→ **REQUIRED TASK**
Return the lines from the line containing "make_temple_studs(group, steel)" through the line containing "in imported if" exactly. No other line should appear in the answer.

→ **DATA LINES**
::::::::

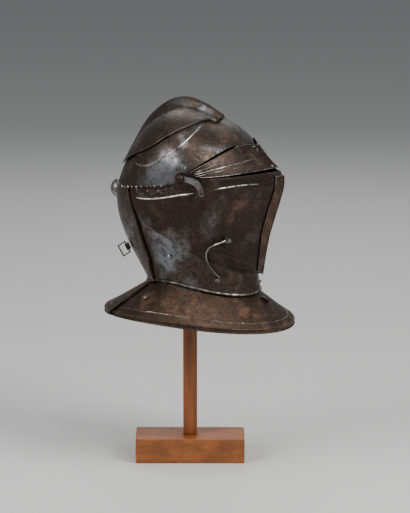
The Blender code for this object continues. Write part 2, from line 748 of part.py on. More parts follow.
def hook_frame():
    """The hook's eye on the peg, the seat of its stud, and its plane's outward, up and rearward axes."""
    seat, normal, _ = SKULL.frame(*HOOK_AT, -LAYER - TUCK)
    peg, out, _ = VENTAIL.frame(*PEG_AT, STUD_SEAT)
    eye = peg + out * PEG_EYE * MM
    normal = (normal * (1 - HOOK_LEAN) + out * HOOK_LEAN).normalized()
    up = eye - seat
    up = (up - normal * up.dot(normal)).normalized()
    return eye, seat, normal, up, normal.cross(up)


def make_hook(group, cutters, steel):
    """Wire hook hung from the ventail's peg, whose lower end curls round the bevor's stud."""
    eye, seat, normal, up, rear = hook_frame()
    _, straight, _ = SKULL.frame(*HOOK_AT, -LAYER - TUCK)
    turned("hook_stud", [(0.0, 7.8), (1.8, 7.4), (3.4, 6.2), (3.4, 5.4), (1.6, 4.8), (1.6, 0.0), (0.0, 0.0)],
           seat + straight * STUD_SEAT * MM, straight, group, steel, sides=12)
    peg, out, _ = VENTAIL.frame(*PEG_AT, STUD_SEAT)
    turned("ventail_peg", [(0.0, 11.0), (1.8, 10.6), (3.0, 9.4), (3.0, 8.4), (1.6, 7.2), (1.6, 0.0),
                           (0.0, 0.0)], peg, out, group, steel, sides=12)
    reach = (eye - seat).dot(up) / MM
    route = [seat + (rear * across + up * along * reach + normal * high) * MM
             for across, along, high in HOOK_ROUTE]
    hook = rod("closing_hook", smooth_route(route, 24), HOOK_WIRE, group, steel)
    outer, inner, thick = HOOK_EYE
    ring = cylinder("closing_hook_eye", outer, thick, eye, normal, cutters, sides=20)
    bore = cylinder("closing_hook_bore", inner, thick * 3, eye, normal, cutters, sides=16)
    join_or_cut(hook, ring, "UNION")
    join_or_cut(hook, bore, "DIFFERENCE")


def rod(name, points, radius, group, finish, closed=False):
    """A round wire along a list of points."""
    curve = bpy.data.curves.new(name, "CURVE")
    curve.dimensions = "3D"
    curve.bevel_depth = radius * MM
    curve.bevel_resolution = 1
    curve.use_fill_caps = not closed
    line = curve.splines.new("POLY")
    line.points.add(len(points) - 1)
    for point, place in zip(line.points, points):
        point.co = (*place, 1)
    line.use_cyclic_u = closed
    return solid_from_curve(name, curve, group, finish)


def smooth_route(points, count):
    """Points along a smooth curve through a route."""
    rows = [(float(i), *point) for i, point in enumerate(points)]
    return [Vector([smooth_value(rows, c, at) for c in (1, 2, 3)])
            for at in spread(0.0, len(points) - 1.0, count)]


def buckle_axes():
    """The buckle's seat on the nape, its bar's middle, and the directions along the bar, down and out."""
    seat, normal, down = SKULL.frame(*BUCKLE_AT, 0.0)
    return seat, seat + normal * BUCKLE_STAND * MM, normal.cross(down).normalized(), down, normal


def make_buckle(group, cutters, steel):
    """Strap buckle on the nape: a riveted tab whose eye holds the frame's bar, with the frame hanging."""
    seat, bar, across, down, normal = buckle_axes()
    turn = Matrix((across, down, normal)).transposed().to_4x4()

    def boxed(name, size, centre, where, finish=None):
        shape = bmesh.new()
        bmesh.ops.create_cube(shape, size=1.0)
        bmesh.ops.scale(shape, vec=Vector(size) * MM, verts=shape.verts)
        bmesh.ops.translate(shape, vec=Vector(centre) * MM, verts=shape.verts)
        mesh = bpy.data.meshes.new(name)
        bmesh.ops.transform(shape, matrix=Matrix.Translation(seat) @ turn, verts=shape.verts)
        shape.to_mesh(mesh)
        shape.free()
        return add_object(name, mesh, where, finish)

    tab = boxed("buckle_tab", (9.0, 12.0, 1.4), (0.0, -5.0, BUCKLE_SEAT + 0.7), group, steel)
    stem = boxed("buckle_stem", (9.0, 4.4, BUCKLE_STAND + 2.4 - BUCKLE_SEAT),
                 (0.0, 0.0, (BUCKLE_STAND + 2.4 + BUCKLE_SEAT) / 2), cutters)
    bore = cylinder("buckle_bore", 1.5, 20.0, bar, across, cutters, sides=16)
    join_or_cut(tab, stem, "UNION")
    join_or_cut(tab, bore, "DIFFERENCE")
    fall = Vector((0, 0, -1))
    hang = (fall - across * fall.dot(across)).normalized()
    wide, drop = BUCKLE_LOOP
    corners = [bar + (across * side + hang * low) * MM
               for side, low in ((-wide / 2, 0.0), (wide / 2, 0.0), (wide / 2, drop), (-wide / 2, drop))]
    rod("buckle_frame", corners, 1.2, group, steel, closed=True)


def make_collar_catch(group, steel):
    """Small bent tongue that stands up from the front of the collar."""
    centre, normal = collar_seat(0.0, 0.30, 0.0, -1)
    ahead = (collar_point(0.0, 0.5, 0.0) - collar_point(0.0, 0.3, 0.0)).normalized()
    shape = bmesh.new()
    outline = [(-6.0, 0.0), (6.0, 0.0), (6.0, 3.6), (2.0, 3.6), (-6.0, 1.2)]
    for wide in (-3.5, 3.5):
        ring = [shape.verts.new(centre + (ahead * a + normal * b) * MM + Vector((wide, 0, 0)) * MM)
                for a, b in outline]
        shape.faces.new(ring if wide > 0 else ring[::-1])
    low, high = list(shape.verts)[:5], list(shape.verts)[5:]
    for i in range(5):
        k = (i + 1) % 5
        shape.faces.new((low[i], low[k], high[k], high[i]))
    bmesh.ops.recalc_face_normals(shape, faces=shape.faces)
    mesh = bpy.data.meshes.new("collar_catch")
    shape.to_mesh(mesh)
    shape.free()
    add_object("collar_catch", mesh, group, steel)


# ---------------------------------------------------------------- stand
def block(name, size, bottom, group, finish):
    """A plain block standing at a height, turned as the stand is."""
    shape = bmesh.new()
    bmesh.ops.create_cube(shape, size=1.0)
    bmesh.ops.scale(shape, vec=Vector(size) * MM, verts=shape.verts)
    bmesh.ops.translate(shape, vec=(0, 0, (bottom + size[2] / 2) * MM), verts=shape.verts)
    mesh = bpy.data.meshes.new(name)
    shape.to_mesh(mesh)
    shape.free()
    item = add_object(name, mesh, group, finish)
    item.rotation_euler = (0, 0, math.radians(STAND_TURN))
    round_edges(item, STAND_EDGE)


def make_stand(group, wood):
    block("stand_base", (BASE_LONG, BASE_DEEP, BASE_HEIGHT), 0.0, group, wood)
    foot = BASE_HEIGHT + GAP
    block("stand_post", (POST_SIDE, POST_SIDE, POST_TOP - foot), foot, group, wood)


def round_edges(item, width, segments=2):
    bevel = item.modifiers.new("Bevel", "BEVEL")
    bevel.width = width * MM
    bevel.segments = segments
    bevel.limit_method = "ANGLE"
    bevel.angle_limit = math.radians(40)


# ---------------------------------------------------------------- joints
def set_pivots(group):
    """Hang each moving body's pieces on an empty that stands on its joint's axis."""
    temple = Vector((0, -PIVOT_FORWARD, PIVOT_UP)) * MM
    pairs = [f"{name}_{word}" for name in ("cheek_rivet", "collar_eyelet", "collar_rivet")
             for word in ("right", "left")]
    bodies = (
        # pivot, what carries it, place, pieces
        ("bevor_pivot", None, temple, ["bevor", "front_collar", "hook_stud", "collar_catch", "chin_stud"] + pairs),
        ("ventail_pivot", "bevor_pivot", temple, ["ventail", "keel_strip", "ventail_peg"]),
        ("visor_pivot", None, temple, ["visor", "visor_lever", "temple_stud_right", "temple_stud_left",
                                       "visor_rivet_right", "visor_rivet_left"]),
        ("hook_pivot", "ventail_pivot", hook_frame()[0], ["closing_hook"]),
        ("buckle_pivot", None, buckle_axes()[1], ["buckle_frame"]),
    )
    for name, carrier, place, pieces in bodies:
        pivot = bpy.data.objects.new(name, None)
        group.objects.link(pivot)
        pivot.location = place
        if carrier:
            hang(pivot, bpy.data.objects[carrier], temple)
        for piece in pieces:
            hang(bpy.data.objects[piece], pivot, place)


def hang(item, pivot, place):
    """Parent an item to a pivot without moving it."""
    item.parent = pivot
    item.matrix_parent_inverse = Matrix.Translation(-place)


# ---------------------------------------------------------------- build
def main():
    clear_scene()
    group = new_collection("armet")
    cutters = new_collection("cutters")
    steel = material("dark_steel", (0.16, 0.12, 0.10), 0.42, 0.9)
    wood = material("stand_wood", (0.55, 0.27, 0.11), 0.5, 0.0)
    make_stand(group, wood)
    make_skull_crown(group, steel)
    make_skull_side(group, cutters, steel)
    make_nape_plate(group, steel)
    make_visor(group, cutters, steel)
    make_ventail(group, cutters, steel)
    make_keel_strip(group, steel)
    make_bevor(group, cutters, steel)
    make_collar(group, steel)
    make_temple_studs(group, steel)
    make_visor_lever(group, steel)
    make_studs(group, steel)
    make_collar_rivets(group, steel)
    make_collar_catch(group, steel)
    make_hook(group, cutters, steel)
    make_buckle(group, cutters, steel)
    set_pivots(group)


main()
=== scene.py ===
# %% [markdown]
# # An armet on its wooden stand
#
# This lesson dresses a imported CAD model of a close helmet. The plates, studs and
# joints already have their places, so every piece made here takes its place from the
# frame. What the lesson adds is what an armourer and four centuries add: the raised
# lines, the roped edges, the brown skin of the steel and its worn edges. It also paints
# highlights into the colour: bright spots of polished looking steel where light falls
# full on the plates, and brighter raised lines.

# %% Load the frame
import math
import random

import bpy
from mathutils import Matrix, Vector


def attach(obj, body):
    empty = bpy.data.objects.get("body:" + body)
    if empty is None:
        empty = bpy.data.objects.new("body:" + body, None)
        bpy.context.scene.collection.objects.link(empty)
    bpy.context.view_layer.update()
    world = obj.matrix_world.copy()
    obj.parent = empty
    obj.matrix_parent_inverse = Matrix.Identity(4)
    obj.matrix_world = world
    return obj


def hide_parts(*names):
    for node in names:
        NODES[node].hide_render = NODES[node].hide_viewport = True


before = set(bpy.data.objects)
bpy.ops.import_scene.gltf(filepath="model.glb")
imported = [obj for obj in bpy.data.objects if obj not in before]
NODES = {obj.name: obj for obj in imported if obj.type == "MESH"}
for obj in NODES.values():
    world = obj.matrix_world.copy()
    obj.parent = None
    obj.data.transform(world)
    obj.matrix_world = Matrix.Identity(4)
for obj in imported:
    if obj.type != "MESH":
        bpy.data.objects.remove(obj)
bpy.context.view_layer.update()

# %% [markdown]
# ## The camera
#
# The helmet is seen from its right side, a little from above. A long lens far away
# keeps the plates free of distortion, as when armour is recorded for a catalogue. The
# camera looks at a point low on the face so that the whole stand is in view.

# %% Place the camera
VIEW_TURN = math.radians(-72)
VIEW_LIFT = math.radians(12)
VIEW_RANGE = 3.5
VIEW_HEIGHT = 0.708
SENSOR = 36.0
LOOK_OUT = 0.0207
LOOK_UP = 0.2876


def outward(turn, lift):
    """The unit vector from the object towards an eye at that turn and lift."""
    flat = math.cos(lift)
    return Vector((math.sin(turn) * flat, -math.cos(turn) * flat, math.sin(lift)))


look_at = Vector((math.cos(VIEW_TURN) * LOOK_OUT, math.sin(VIEW_TURN) * LOOK_OUT, LOOK_UP))
lens = bpy.data.cameras.new("catalogue_camera")
lens.sensor_fit = "VERTICAL"
lens.sensor_height = SENSOR
lens.lens = SENSOR * VIEW_RANGE / VIEW_HEIGHT
camera = bpy.data.objects.new("catalogue_camera", lens)
bpy.context.scene.collection.objects.link(camera)
camera.location = look_at + outward(VIEW_TURN, VIEW_LIFT) * VIEW_RANGE
camera.rotation_euler = (camera.location - look_at).to_track_quat("Z", "Y").to_euler()
bpy.context.scene.camera = camera
print("lens:", round(lens.lens, 1), "mm")

# %% [markdown]
# ## Floor and light
#
# Polished steel shows what is around it. Two wide soft panels, one at each side of the
# helmet, draw long highlights on the ridges, and the dim world keeps the brown plates
# dark between them. The floor is plain and pale.

# %% Lay the floor
FLOOR_HALF = 40.0
FLOOR_TONE = (0.55, 0.55, 0.54, 1)
FLOOR_ROUGH = 0.9


def deselect():
    """Leaves nothing selected, so the next operator acts on its own piece only."""
    if bpy.context.mode != "OBJECT":
        bpy.ops.object.mode_set(mode="OBJECT")
    bpy.ops.object.select_all(action="DESELECT")


deselect()
bpy.ops.mesh.primitive_plane_add(size=2 * FLOOR_HALF, location=(0, 0, 0))
floor = bpy.context.object
floor.name = "floor"

floor_paint = bpy.data.materials.new("pale_floor")
floor_paint.use_nodes = True
floor_shader = floor_paint.node_tree.nodes["Principled BSDF"]
floor_shader.inputs["Base Color"].default_value = FLOOR_TONE
floor_shader.inputs["Roughness"].default_value = FLOOR_ROUGH
floor.data.materials.append(floor_paint)
print("floor:", 2 * FLOOR_HALF, "m across")

# %% Hang the lights
LIGHTS_AIM = Vector((0, 0, 0.35))
WORLD_TONE = (0.62, 0.64, 0.66, 1)
WORLD_STRENGTH = 0.35
LIGHTS = (
    # name, turn, lift, range, width, watts
    ("panel_front", -18, 38, 1.9, 0.9, 42),
    ("panel_rear", -128, 30, 1.9, 0.9, 26),
    ("panel_top", -75, 74, 2.0, 1.1, 16),
    ("panel_far", 105, 35, 2.2, 1.2, 14),
)


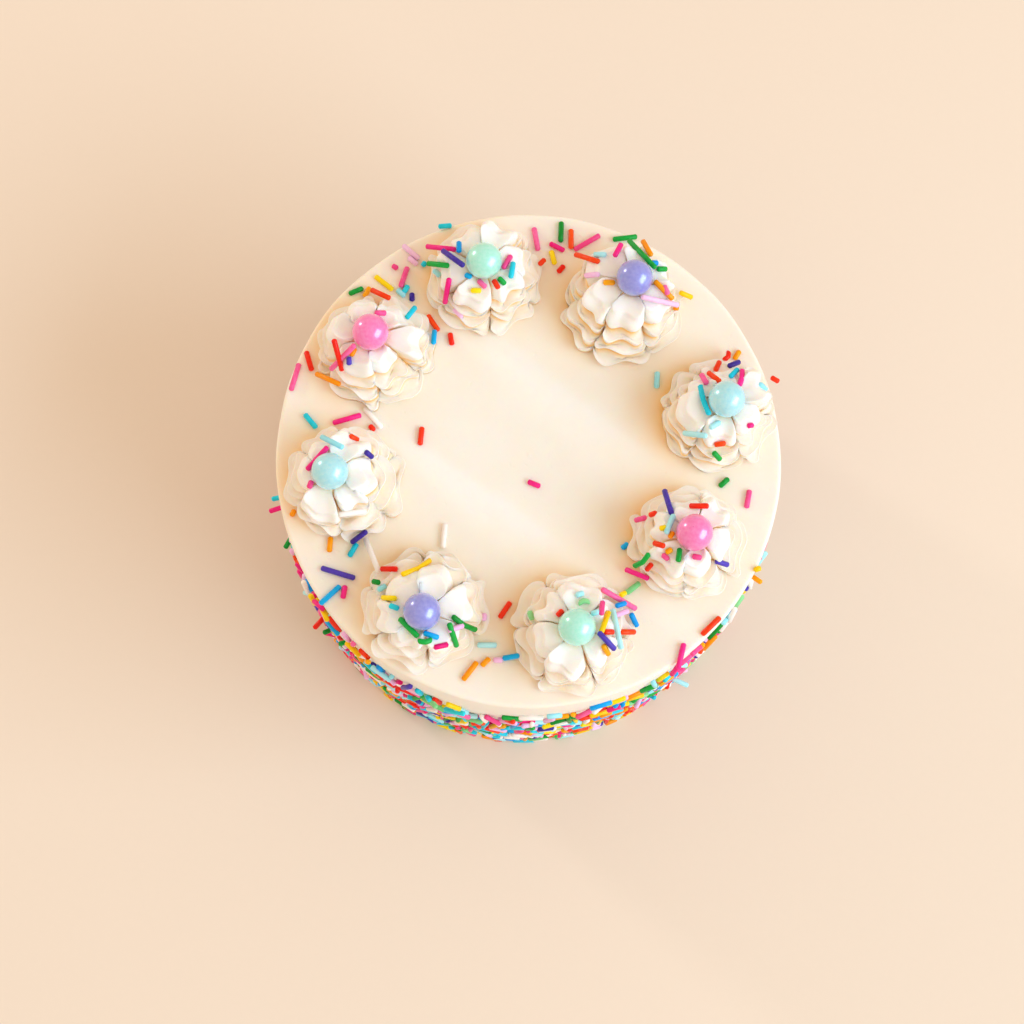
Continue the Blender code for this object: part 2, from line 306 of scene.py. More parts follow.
class NodeMaker:
    """Nodes under construction in one shader tree."""

    def __init__(self, tree: bpy.types.NodeTree) -> None:
        """Start work in a tree."""
        self.tree = tree

    def node(self, kind: str, **settings: object) -> bpy.types.Node:
        """Add a node.

        Args:
            kind: its type, after the words that every shader node starts with.
            settings: its own properties.

        Returns:
            The new node.
        """
        made = self.tree.nodes.new("ShaderNode" + kind)
        for name, value in settings.items():
            setattr(made, name, value)
        return made

    def wire(self, source: Socket, target: Socket) -> None:
        """Link an output to an input."""
        self.tree.links.new(source, target)

    def mix(self, mask: Socket, low: Socket | Colour, high: Socket | Colour) -> Socket:
        """Mix two colours.

        Args:
            mask: 0 where the first colour shows, and 1 where the second does.
            low: the first colour, or the output that gives it.
            high: the second, in the same way.

        Returns:
            The mixed colour.
        """
        made = self.node("Mix", data_type="RGBA")
        self.wire(mask, made.inputs[0])
        for place, colour in ((6, low), (7, high)):
            if isinstance(colour, Socket):
                self.wire(colour, made.inputs[place])
            else:
                made.inputs[place].default_value = (*colour, 1.0)
        return made.outputs[2]


class MaterialMaker(NodeMaker):
    """A material under construction, round one Principled shader."""

    def __init__(self, name: str) -> None:
        """Start a material.

        Args:
            name: the material's name.
        """
        self.material = bpy.data.materials.new(name)
        self.material.use_nodes = True
        super().__init__(self.material.node_tree)
        self.surface = self.tree.nodes["Principled BSDF"].inputs

    def place(self) -> Socket:
        """Return the object's own coordinates, in metres."""
        return self.node("TexCoord").outputs["Object"]

    def attribute(self, name: str) -> Socket:
        """Return the number that a piece's points hold under a name."""
        return self.node("Attribute", attribute_name=name).outputs["Fac"]

    def group(self, tree: bpy.types.NodeTree, **values: object) -> bpy.types.Node:
        """Place a shader group on the object's coordinates.

        Args:
            tree: the group.
            values: what its named inputs are set to.

        Returns:
            The group's node.
        """
        made = self.node("Group", node_tree=tree)
        for name, value in values.items():
            made.inputs[name].default_value = value
        self.wire(self.place(), made.inputs["Vector"])
        return made

    def dress(self, look: bpy.types.Node, colour: Socket, depth: float,
              constants: dict[str, object]) -> bpy.types.Material:
        """Wire the surface up and set what is the same all over it.

        Args:
            look: the group's node, which gives the roughness and the relief's height.
            colour: the surface's colour.
            depth: how deep the relief is, in metres.
            constants: the shader's other inputs and their values.

        Returns:
            The finished material.
        """
        self.wire(colour, self.surface["Base Color"])
        self.wire(look.outputs["Roughness"], self.surface["Roughness"])
        bump = self.node("Bump")
        bump.inputs["Strength"].default_value = 1.0
        bump.inputs["Distance"].default_value = depth
        self.wire(look.outputs["Height"], bump.inputs["Height"])
        self.wire(bump.outputs["Normal"], self.surface["Normal"])
        for name, value in constants.items():
            self.surface[name].default_value = value
        return self.material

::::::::

→ **RESPONSE BELOW**
    make_temple_studs(group, steel)
    make_visor_lever(group, steel)
    make_studs(group, steel)
    make_collar_rivets(group, steel)
    make_collar_catch(group, steel)
    make_hook(group, cutters, steel)
    make_buckle(group, cutters, steel)
    set_pivots(group)


main()
=== scene.py ===
# %% [markdown]
# # An armet on its wooden stand
#
# This lesson dresses a imported CAD model of a close helmet. The plates, studs and
# joints already have their places, so every piece made here takes its place from the
# frame. What the lesson adds is what an armourer and four centuries add: the raised
# lines, the roped edges, the brown skin of the steel and its worn edges. It also paints
# highlights into the colour: bright spots of polished looking steel where light falls
# full on the plates, and brighter raised lines.

# %% Load the frame
import math
import random

import bpy
from mathutils import Matrix, Vector


def attach(obj, body):
    empty = bpy.data.objects.get("body:" + body)
    if empty is None:
        empty = bpy.data.objects.new("body:" + body, None)
        bpy.context.scene.collection.objects.link(empty)
    bpy.context.view_layer.update()
    world = obj.matrix_world.copy()
    obj.parent = empty
    obj.matrix_parent_inverse = Matrix.Identity(4)
    obj.matrix_world = world
    return obj


def hide_parts(*names):
    for node in names:
        NODES[node].hide_render = NODES[node].hide_viewport = True


before = set(bpy.data.objects)
bpy.ops.import_scene.gltf(filepath="model.glb")
imported = [obj for obj in bpy.data.objects if obj not in before]
NODES = {obj.name: obj for obj in imported if obj.type == "MESH"}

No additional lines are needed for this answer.